Reading Windows CSV file with LCID entries under Linux.

2008-09-22 Thread Thomas Troeger

Dear all,

I've stumbled over a problem with Windows Locale ID information and 
codepages. I'm writing a Python application that parses a CSV file,
the format of a line in this file is LCID;Text1;Text2. Each line can 
contain a different locale id (LCID) and the text fields contain data 
that is encoded in some codepage which is associated with this LCID. My 
current data file contains the codes 1033 for German and 1031 for 
English US (as listed in 
http://www.microsoft.com/globaldev/reference/lcid-all.mspx). 
Unfortunately, I cannot find out which Codepage (like cp-1252 or 
whatever) belongs to which LCID.


My question is: How can I convert this data into something more 
reasonable like unicode? Basically, what I want is something like 
Text1;Text2, both fields encoded as UTF-8. Can this be done with 
Python? How can I find out which codepage I have to use for 1033 and 1031?


Any help appreciated,
Thomas.
--
http://mail.python.org/mailman/listinfo/python-list


Re: Reading Windows CSV file with LCID entries under Linux.

2008-09-22 Thread skip

Thomas My question is: How can I convert this data into something more
Thomas reasonable like unicode? Basically, what I want is something
Thomas like Text1;Text2, both fields encoded as UTF-8. Can this be
Thomas done with Python? How can I find out which codepage I have to
Thomas use for 1033 and 1031?

There are examples at end of the CSV module documentation which show how to
create Unicode readers and writers.  You can extend the UnicodeReader class
to peek at the LCID field and save the corresponding codepage for the
remainder of the line.  (This would assume you're not creating CSV files
which contain newlines.  Each line read would be assumed to be a new record
in the file.)

Skip
--
http://mail.python.org/mailman/listinfo/python-list


Re: Reading Windows CSV file with LCID entries under Linux.

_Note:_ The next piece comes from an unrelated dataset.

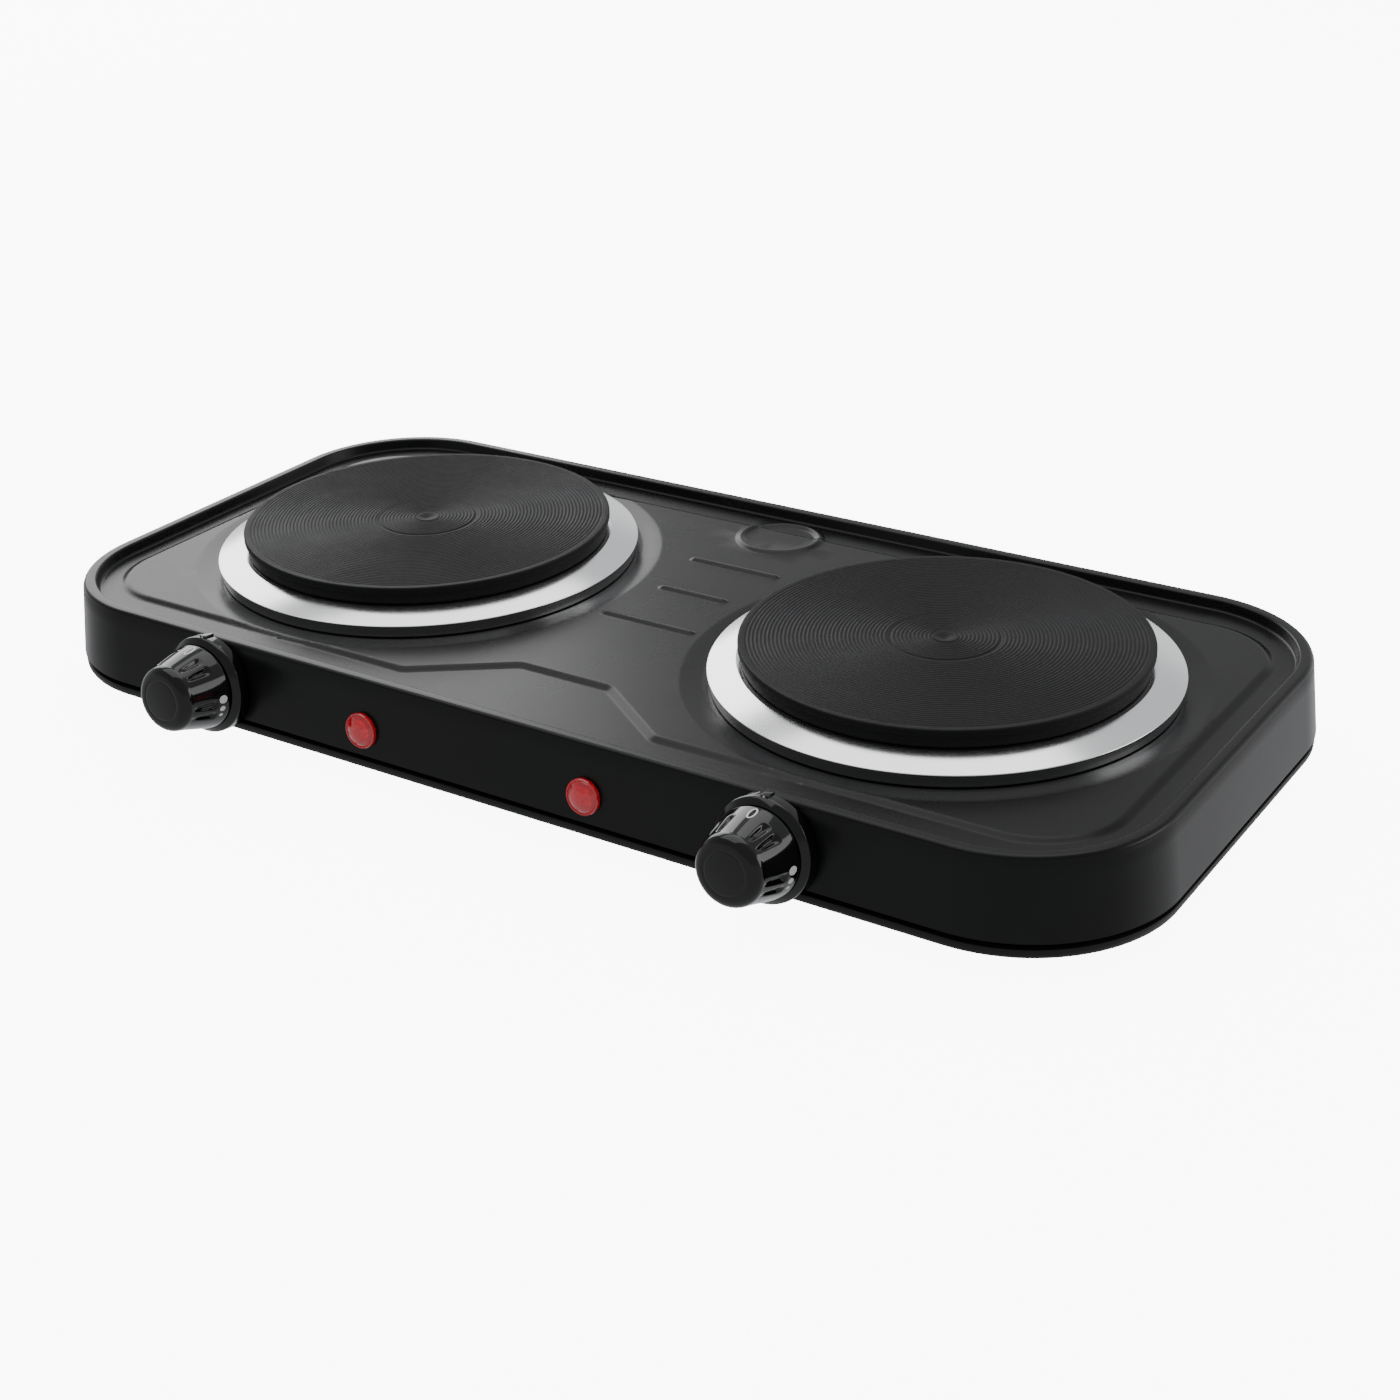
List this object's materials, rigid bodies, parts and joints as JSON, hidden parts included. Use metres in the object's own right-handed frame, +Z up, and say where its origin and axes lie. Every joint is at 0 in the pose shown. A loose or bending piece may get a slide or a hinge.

2008-09-22 Thread Tim Golden

Thomas Troeger wrote:
I've stumbled over a problem with Windows Locale ID information and 
codepages. I'm writing a Python application that parses a CSV file,
the format of a line in this file is LCID;Text1;Text2. Each line can 
contain a different locale id (LCID) and the text fields contain data 
that is encoded in some codepage which is associated with this LCID. My 
current data file contains the codes 1033 for German and 1031 for 
English US (as listed in 
http://www.microsoft.com/globaldev/reference/lcid-all.mspx). 
Unfortunately, I cannot find out which Codepage (like cp-1252 or 
whatever) belongs to which LCID.


My question is: How can I convert this data into something more 
reasonable like unicode? Basically, what I want is something like 
Text1;Text2, both fields encoded as UTF-8. Can this be done with 
Python? How can I find out which codepage I have to use for 1033 and 1031?



The GetLocaleInfo API call can do that conversion:

http://msdn.microsoft.com/en-us/library/ms776270(VS.85).aspx

You'll need to use ctypes (or write a c extension) to
use it. Be aware that if it doesn't succeed you may need
to fall back on cp 65001 -- utf8.

TJG
--
http://mail.python.org/mailman/listinfo/python-list